Researchers at Virginia Tech, one of the commonwealth’s most comprehensive universities and a leading research institution, have discovered a new process to 3D print latex rubber, showcasing the ability to print a variety of elastic materials with complex geometric shapes.

3D Printing Liquid Latex

The researchers chemically modified liquid latexes to make them printable and built a custom 3D printer with an embedded computer vision system to print accurate, high-resolution features of latex. They wanted latex in a solid 3D printed form, but liquid latex is extremely fragile and difficult for chemists to alter. So they built a scaffold around the latex particles to hold them in place and added photoinitiators and other compounds to the latex to 3D print with UV light. They used vat photopolymerization, in which the printer uses UV light to cure, or harden, a viscous resin into a specific shape. They built a new printer, which they patented, capable of printing high-resolution features across a large area.

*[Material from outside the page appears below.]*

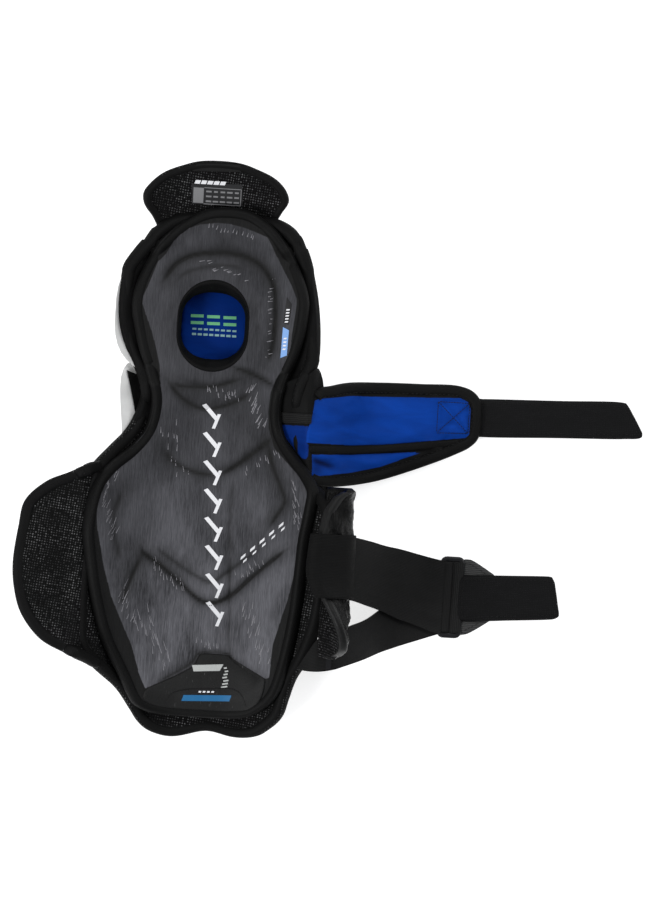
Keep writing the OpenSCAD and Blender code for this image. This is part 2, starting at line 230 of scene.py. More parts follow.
def panel(name, outline, top, bottom, paints, cell=1.6, edge=4.0, hole=None, swap=False, zone=None,
          warp=None):
    """A closed pad inside an outline: two height functions that meet in a rounded edge.

    hole(x, y) is the distance outside an opening, swap turns rows along X, zone(x, y) picks the
    paint of a face, and warp(x, y) shifts a place along Y.
    """
    margin = 0.15
    height = outline.high - outline.low - 2 * margin
    row_count = max(4, round(height / cell))
    rows = [outline.low + margin + height * i / row_count for i in range(row_count + 1)]
    near = [outline.low + margin + cell * f for f in (0.25, 0.55)]
    far = [outline.high - margin - cell * f for f in (0.55, 0.25)]
    rows = sorted(rows + near + far)
    spans = [outline.span(y) for y in rows]
    cols = max(4, round(max(b - a for a, b in spans) / cell))
    upper, lower, vertices, uvs = [], [], [], []
    for i, y in enumerate(rows):
        left, right = spans[i]
        upper_row, lower_row = [], []
        for j in range(cols + 1):
            x, row_y = lerp(left, right, j / cols), y
            if hole:
                away = hole(x, row_y)
                if abs(away) < cell * 0.55:
                    slope_x = hole(x + 0.1, row_y) - away
                    slope_y = hole(x, row_y + 0.1) - away
                    x -= slope_x * 10 * away
                    row_y -= slope_y * 10 * away
            px, py = (row_y, x) if swap else (x, row_y)
            if warp:
                py += warp(px, py)
            rim = i in (0, len(rows) - 1) or j in (0, cols)
            share = 0.0 if rim else clamp(outline.distance(x, row_y) / edge)
            round_off = math.sqrt(1 - (1 - share) ** 2)
            high, low = top(px, py), bottom(px, py)
            middle, half = (high + low) / 2, (high - low) / 2 * round_off
            upper_row.append(len(vertices))
            vertices.append((px, py, middle + half))
            uvs.append((px, py))
            if rim:
                lower_row.append(upper_row[-1])
            else:
                lower_row.append(len(vertices))
                vertices.append((px, py, middle - half))
                uvs.append((px, py))
        upper.append(upper_row)
        lower.append(lower_row)
    faces, shown = [], {}
    for i in range(len(rows) - 1):
        for j in range(cols):
            corners = [(i, j), (i, j + 1), (i + 1, j + 1), (i + 1, j)]
            if hole:
                places = [uvs[upper[a][b]] for a, b in corners]
                if min(hole(*p) for p in places) < -0.05:
                    continue
            faces.append([upper[a][b] for a, b in corners])
            faces.append([lower[a][b] for a, b in reversed(corners)])
            for k in range(4):
                side = frozenset((corners[k], corners[(k + 1) % 4]))
                shown[side] = shown.get(side, 0) + 1
    for side, count in shown.items():
        (a, b), (c, d) = tuple(side)
        if count == 1 and upper[a][b] != lower[a][b] and upper[c][d] != lower[c][d]:
            faces.append([upper[a][b], upper[c][d], lower[c][d], lower[a][b]])
    obj = add_mesh(name, vertices, faces, [[uvs[v] for v in f] for f in faces], paints)
    if zone:
        for polygon in obj.data.polygons:
            centre = polygon.center / MM
            polygon.material_index = zone(centre.x, centre.y)
    return obj


def stations(points, height, closed=True):
    """Places along an edge as (place, inward, up), where inward and up follow a height function."""
    places = [Vector((p.x, p.y, height(p.x, p.y))) for p in points]
    n = len(places)
    out = []
    for i, place in enumerate(places):
        ahead = places[(i + 1) % n] if closed or i < n - 1 else place
        behind = places[i - 1] if closed or i else place
        along = (ahead - behind).normalized()
        flat = Vector((-along.y, along.x)).normalized()
        rise = height(place.x + flat.x, place.y + flat.y) - place.z
        inward = Vector((flat.x, flat.y, rise)).normalized()
        inward = (inward - along * inward.dot(along)).normalized()
        out.append((place, inward, along.cross(inward)))
    return out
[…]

However, the fluid latex particles caused scattering outside of the projected UV light which resulted in printing inaccurate parts. So they embedded a camera onto the printer to capture an image of each vat of latex resin. The machine is able to “see” the UV light’s interaction on the resin surface and then automatically adjust the printing parameters to correct the scattering to cure just the intended shape. They discovered their final 3D printed latex parts exhibited strong mechanical properties in a matrix known as a semi-interpenetrating polymer network, which hadn’t been documented for elastomeric latexes in the prior literature.

This research only shows that 3D printed latex provides the conceptual framework for printing a range of unprecedented materials from rigid plastics to soft rubbers, which have been unprintable until now. This just shows how pushing the boundary of what we assumed was the limit of a printed material’s performance came about through remarkable engineering.